→ **What to produce**: From the entries that follow, reproduce exactly and only the lines from the line with "over the origin" to the line with "point = shown.matrix_world", endpoints included.

[Part of a data file]
# # #
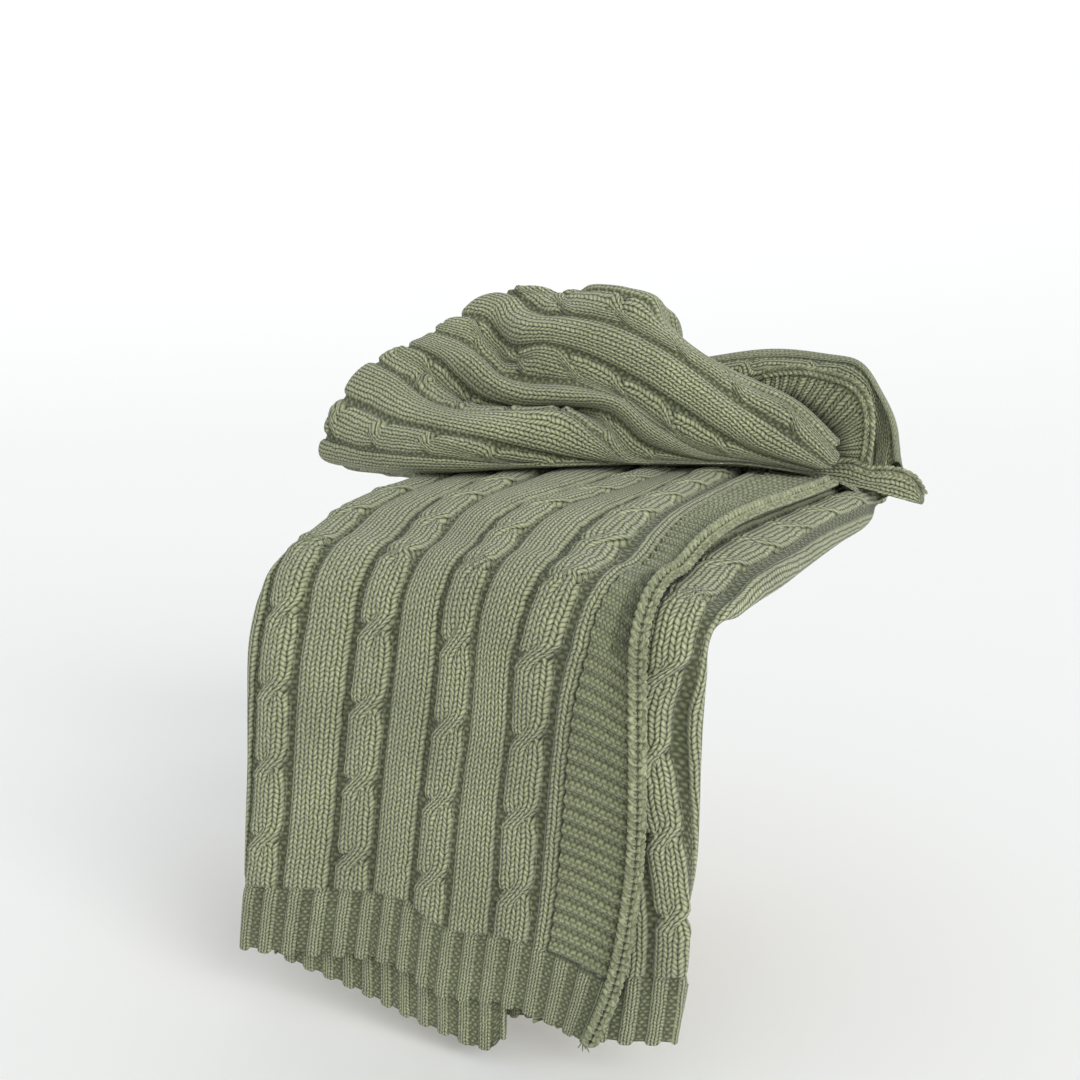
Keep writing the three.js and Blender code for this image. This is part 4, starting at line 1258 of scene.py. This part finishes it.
class THROW_OT_stage(bpy.types.Operator):
    """Set up the floor, the soft studio lights and the camera"""

    bl_idname = "throw.stage"
    bl_label = "Stage"

    def execute(self, context):
        settings = context.scene.throw_stage
        scene = context.scene
        scene.view_settings.view_transform = "Standard"
        mesh = bpy.data.meshes.new("floor")
        shape = bmesh.new()
        bmesh.ops.create_grid(shape, x_segments=FLOOR_PARTS, y_segments=FLOOR_PARTS, size=FLOOR_HALF)
        for vert in shape.verts:
            past = max(vert.co.xy.length - FLAT_FLOOR, 0)
            vert.co.z = past * past / FLOOR_CURVE
        shape.to_mesh(mesh)
        shape.free()
        mesh.polygons.foreach_set("use_smooth", np.ones(len(mesh.polygons), bool))
        floor = bpy.data.objects.new("floor", mesh)
        scene.collection.objects.link(floor)
        made, tree = new_material("matt_floor")
        paint = {"Base Color": linear(settings.floor), "Roughness": 0.9, "IOR": 1.4}
        node(tree, "ShaderNodeOutputMaterial", {0: node(tree, "ShaderNodeBsdfPrincipled", paint)})
        mesh.materials.append(made)

        world = bpy.data.worlds.new("studio")
        scene.world = world
        world.use_nodes = True
        tree = world.node_tree
        sky = tree.nodes["Background"]
        sky.inputs[0].default_value = FILL_COLOUR
        # the even light is brighter from the side of the main one
        way = node(tree, "ShaderNodeTexCoord").outputs["Generated"]
        slope = direction(FILL_AZIMUTH, 0) * FILL_SLOPE * settings.fill
        toward = node(tree, VECTOR_MATH, {0: way, 1: slope}, operation="DOT_PRODUCT")
        strength = node(tree, MATH, {0: toward.outputs["Value"], 1: settings.fill}, operation="ADD")
        tree.links.new(strength.outputs[0], sky.inputs[1])
        light = bpy.data.lights.new("key_light", "SUN")
        light.energy = settings.key
        light.angle = KEY_SPREAD
        lamp = bpy.data.objects.new("key_light", light)
        lamp.location = 3 * direction(KEY_AZIMUTH, KEY_ELEVATION)
        lamp.rotation_euler = lamp.location.to_track_quat("Z", "Y").to_euler()
        scene.collection.objects.link(lamp)

        back = direction(CAMERA_AZIMUTH, CAMERA_ELEVATION)
        lens = bpy.data.cameras.new("camera")
        lens.lens = LENS
        lens.sensor_width = SENSOR
        camera = bpy.data.objects.new("camera", lens)
        camera.location = CAMERA_PLACE
        camera.rotation_euler = (-back).to_track_quat("-Z", "Y").to_euler()
        scene.collection.objects.link(camera)
        scene.camera = camera
        return {"FINISHED"}


OPERATORS = (
    THROW_OT_front,
    THROW_OT_under,
    THROW_OT_right,
    THROW_OT_heap,
    THROW_OT_lobe,
    THROW_OT_edges,
    THROW_OT_table,
    THROW_OT_stage,
)


class THROW_PT_panel(bpy.types.Panel):
    """Lists the pieces' operators and their settings"""

    bl_idname = "THROW_PT_panel"
    bl_label = "Throw"
    bl_space_type = "VIEW_3D"
    bl_region_type = "UI"
    bl_category = "Throw"

    def draw(self, context):
        for settings in (context.scene.throw, context.scene.throw_table, context.scene.throw_stage):
            for name in settings.bl_rna.properties.keys():
                if name not in ("rna_type", "name"):
                    self.layout.prop(settings, name)
        for operator in OPERATORS:
            self.layout.operator(operator.bl_idname)


CLASSES = (ThrowSettings, TableSettings, StageSettings, *OPERATORS, THROW_PT_panel)


def register():
    for kind in CLASSES:
        bpy.utils.register_class(kind)
    bpy.types.Scene.throw = PointerProperty(type=ThrowSettings)
    bpy.types.Scene.throw_table = PointerProperty(type=TableSettings)
    bpy.types.Scene.throw_stage = PointerProperty(type=StageSettings)


def unregister():
    del bpy.types.Scene.throw
    del bpy.types.Scene.throw_table
    del bpy.types.Scene.throw_stage
    for kind in reversed(CLASSES):
        bpy.utils.unregister_class(kind)


def main():
    register()
    for operator in OPERATORS:
        group, name = operator.bl_idname.split(".")
        getattr(getattr(bpy.ops, group), name)()
    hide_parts("knit_throw")


if __name__ == "__main__":
    main()
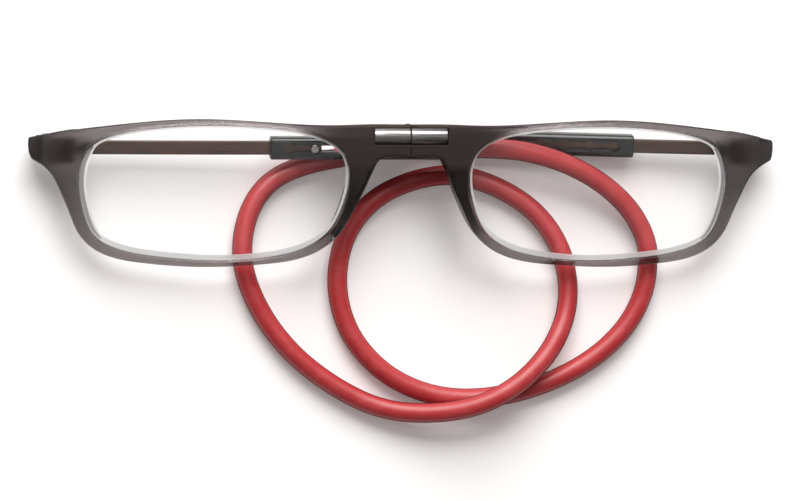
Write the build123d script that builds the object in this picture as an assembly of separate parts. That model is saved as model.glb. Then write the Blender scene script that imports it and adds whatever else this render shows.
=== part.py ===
from build123d import *
import math
import os

# Reading glasses that part at the bridge, where two magnets hold them shut. They lie folded
# on a table, front up, with the arms behind the front and the neck cord looped below.
# Lengths are in millimetres. The glasses are made in their own frame: X runs from the
# left half to the right half as seen from the front, Y runs up the face, and Z runs
# forward, with zero at the hinge axes. At the end they are laid down on the table.

os.makedirs("parts", exist_ok=True)

# Front, sized as spectacles are: lens width, gap over the nose and length of an end piece
lens_width = 49.2
lens_height = 25.05
nose_gap = 22.5
end_length = 9.15
rim_top = 1.1
rim_bottom = 1.25
rim_thickness = 2.6
bow_radius = 435.0

# Bridge and its magnets
bridge_step = 0.55
bridge_height = 5.9
arch_round = 1.6
magnet_radius = 1.65
magnet_length = 6.8
magnet_drop = 2.15
magnet_fit = 0.02
magnet_cover = 0.2
magnet_back_wall = 0.6
magnet_lip = 0.05
parting_gap = 0.05
bridge_flat = 8.3
bridge_run_out = 17.0

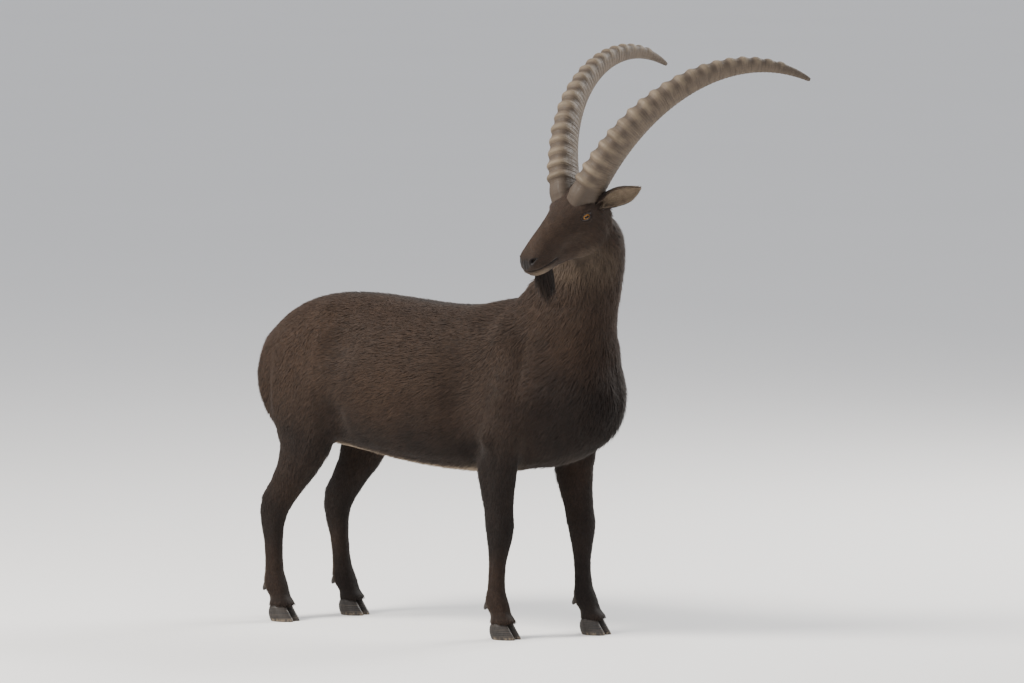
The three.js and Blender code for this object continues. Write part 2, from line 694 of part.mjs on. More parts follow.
// The head, with the rooms for its eyes and horns
let skullAndNeck = inWorld(skull(0)).add(solidOf(neck(0)));
for (const side of Object.values(sides)) {
  skullAndNeck = skullAndNeck
    .add(inWorld(eyeball(side, LID_THICKNESS)))
    .subtract(inWorld(lidOpening(side)))
    .subtract(inWorld(eyeball(side, GAP)))
    .subtract(inWorld(mouthLine(side)))
    .subtract(inWorld(nostril(side)))
    .subtract(inWorld(horn(side, GAP)));
}
const [head, headless] = halves(skullAndNeck, headPoint(-74, 0, -66), headWay(0.7, 0, 0.72));
const limbRooms = join(Object.values(LEGS).map((leg) => solidOf(limb(leg, GAP))));
const whole = headless.add(solidOf(trunk(0)));
const [neckPart, body] = halves(whole, vector(398, 0, 806), vector(0.62, 0, 0.78));
addPart("head", head, COAT);
addPart("neck", largest(neckPart.subtract(limbRooms)), COAT);
addPart("torso", largest(body.subtract(limbRooms)), COAT);
addPart("tail", largest(tail().subtract(solidOf(trunk(GAP)))), DARK_COAT);
const headRooms = inWorld(skull(GAP)).add(solidOf(neck(GAP)));
addPart("beard", largest(beard().subtract(headRooms)), DARK_COAT);
for (const [name, side] of Object.entries(sides)) {
  const earPart = inWorld(ear(side)).subtract(headRooms).subtract(inWorld(horn(side, GAP)));
  addPart(`ear_${name}`, largest(earPart), COAT);
  addPart(`horn_${name}`, inWorld(horn(side, 0)), HORN);
  addPart(`eye_${name}`, inWorld(eyeball(side, 0)), EYE);
}

// Each leg in two parts, over two toes and in front of two dewclaws
const KNEE = 7; // the station of the knee, and of the hock
const FETLOCK = 11;
const upwards = vector(0, 0, 1);
for (const [name, leg] of Object.entries(LEGS)) {
  const [upper, shin] = halves(solidOf(limb(leg, 0)), legPlace(leg, leg.form[KNEE]), upwards);
  const room = solidOf(limb(leg, GAP));
  addPart(`leg_${name}_upper`, upper, COAT);
  addPart(`leg_${name}_lower`, halves(shin, vector(0, 0, HOOF_HEIGHT + GAP), upwards)[0], DARK_COAT);
  const coronet = legPlace(leg, leg.form[leg.form.length - 1]);
  const fetlock = legPlace(leg, leg.form[FETLOCK]);
  for (const [toeName, inward] of [["inner", 1], ["outer", -1]]) {
    const towards = -leg.side * inward;
    const heel = vector(coronet.x - 36, coronet.y + towards * (TOE_HALF_WIDTH + 1.5), 0);
    addPart(`hoof_${name}_${toeName}`, solidOf(toe(heel, -towards)), HOOF);
    const claw = dewclaw(vector(fetlock.x - 33, fetlock.y + towards * 15, fetlock.z - 8), towards);
    addPart(`dewclaw_${name}_${toeName}`, largest(solidOf(claw).subtract(room)), HOOF);
  }
}

// The middle of the whole model's box comes over the origin
const middle = new THREE.Box3().setFromObject(ibex).getCenter(vector(0, 0, 0));
for (const mesh of ibex.children) mesh.geometry.translate(-middle.x, -middle.y, 0);

export default ibex;
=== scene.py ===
"""Looks for a life-size alpine ibex: its skin, coat, beard, horns, eyes and hooves, on a plain pale floor."""

import math

import bmesh
import bpy
import numpy as np
from bpy.props import FloatProperty, FloatVectorProperty, IntProperty, PointerProperty
from mathutils import Matrix, Vector
from mathutils.kdtree import KDTree


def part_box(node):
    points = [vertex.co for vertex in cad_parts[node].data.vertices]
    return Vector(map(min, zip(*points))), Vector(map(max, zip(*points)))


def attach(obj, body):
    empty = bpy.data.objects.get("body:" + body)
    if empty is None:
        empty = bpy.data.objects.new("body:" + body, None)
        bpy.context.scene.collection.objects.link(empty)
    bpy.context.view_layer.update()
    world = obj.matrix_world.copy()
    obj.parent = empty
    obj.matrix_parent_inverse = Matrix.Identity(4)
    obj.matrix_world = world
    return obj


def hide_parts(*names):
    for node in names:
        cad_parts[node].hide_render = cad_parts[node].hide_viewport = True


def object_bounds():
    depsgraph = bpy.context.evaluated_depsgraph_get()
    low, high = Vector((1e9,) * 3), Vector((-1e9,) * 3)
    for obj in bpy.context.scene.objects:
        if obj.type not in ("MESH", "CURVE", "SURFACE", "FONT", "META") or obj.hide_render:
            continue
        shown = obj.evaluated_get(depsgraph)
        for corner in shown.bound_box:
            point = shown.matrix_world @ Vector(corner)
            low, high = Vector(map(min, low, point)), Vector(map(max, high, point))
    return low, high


bl_info = {
    "name": "Alpine Ibex",
    "version": (1, 0, 0),
    "blender": (4, 5, 0),
    "location": "3D View > Sidebar > Ibex",
    "description": "Builds the skin, coat, horns, eyes and hooves of a life-size ibex",
    "category": "Object",
}

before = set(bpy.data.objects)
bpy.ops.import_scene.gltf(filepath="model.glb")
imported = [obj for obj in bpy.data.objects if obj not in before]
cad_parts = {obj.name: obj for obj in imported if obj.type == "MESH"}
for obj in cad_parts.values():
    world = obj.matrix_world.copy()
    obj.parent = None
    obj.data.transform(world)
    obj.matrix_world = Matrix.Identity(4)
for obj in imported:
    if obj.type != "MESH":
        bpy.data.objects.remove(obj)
CAD_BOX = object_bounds()

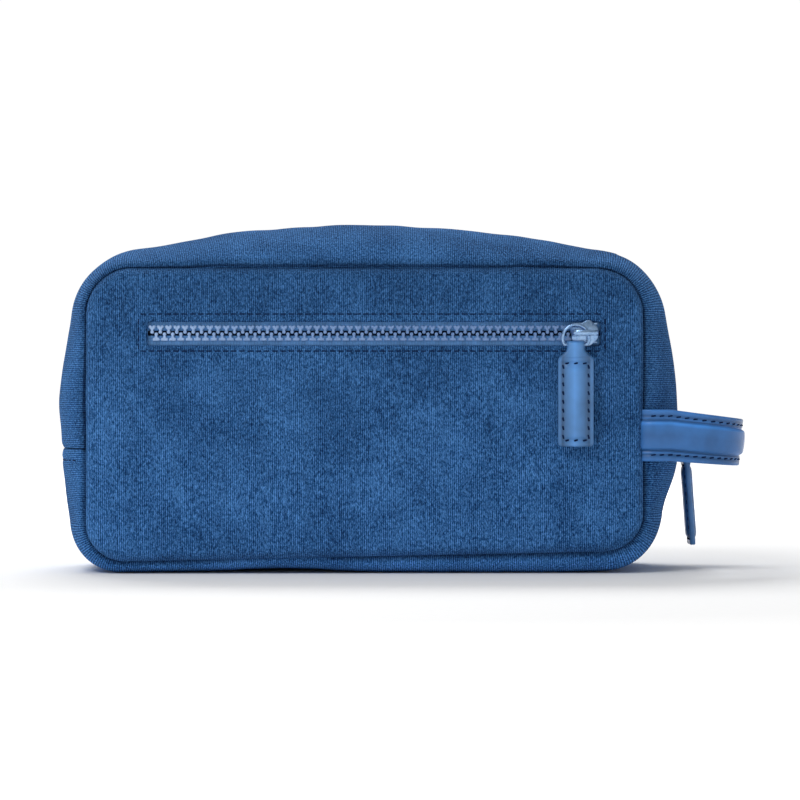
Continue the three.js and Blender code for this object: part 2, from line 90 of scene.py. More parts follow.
# # #
→ **Output of the exercise**:
// The middle of the whole model's box comes over the origin
const middle = new THREE.Box3().setFromObject(ibex).getCenter(vector(0, 0, 0));
for (const mesh of ibex.children) mesh.geometry.translate(-middle.x, -middle.y, 0);

export default ibex;
=== scene.py ===
"""Looks for a life-size alpine ibex: its skin, coat, beard, horns, eyes and hooves, on a plain pale floor."""

import math

import bmesh
import bpy
import numpy as np
from bpy.props import FloatProperty, FloatVectorProperty, IntProperty, PointerProperty
from mathutils import Matrix, Vector
from mathutils.kdtree import KDTree


def part_box(node):
    points = [vertex.co for vertex in cad_parts[node].data.vertices]
    return Vector(map(min, zip(*points))), Vector(map(max, zip(*points)))


def attach(obj, body):
    empty = bpy.data.objects.get("body:" + body)
    if empty is None:
        empty = bpy.data.objects.new("body:" + body, None)
        bpy.context.scene.collection.objects.link(empty)
    bpy.context.view_layer.update()
    world = obj.matrix_world.copy()
    obj.parent = empty
    obj.matrix_parent_inverse = Matrix.Identity(4)
    obj.matrix_world = world
    return obj


def hide_parts(*names):
    for node in names:
        cad_parts[node].hide_render = cad_parts[node].hide_viewport = True


def object_bounds():
    depsgraph = bpy.context.evaluated_depsgraph_get()
    low, high = Vector((1e9,) * 3), Vector((-1e9,) * 3)
    for obj in bpy.context.scene.objects:
        if obj.type not in ("MESH", "CURVE", "SURFACE", "FONT", "META") or obj.hide_render:
            continue
        shown = obj.evaluated_get(depsgraph)
        for corner in shown.bound_box:
            point = shown.matrix_world @ Vector(corner)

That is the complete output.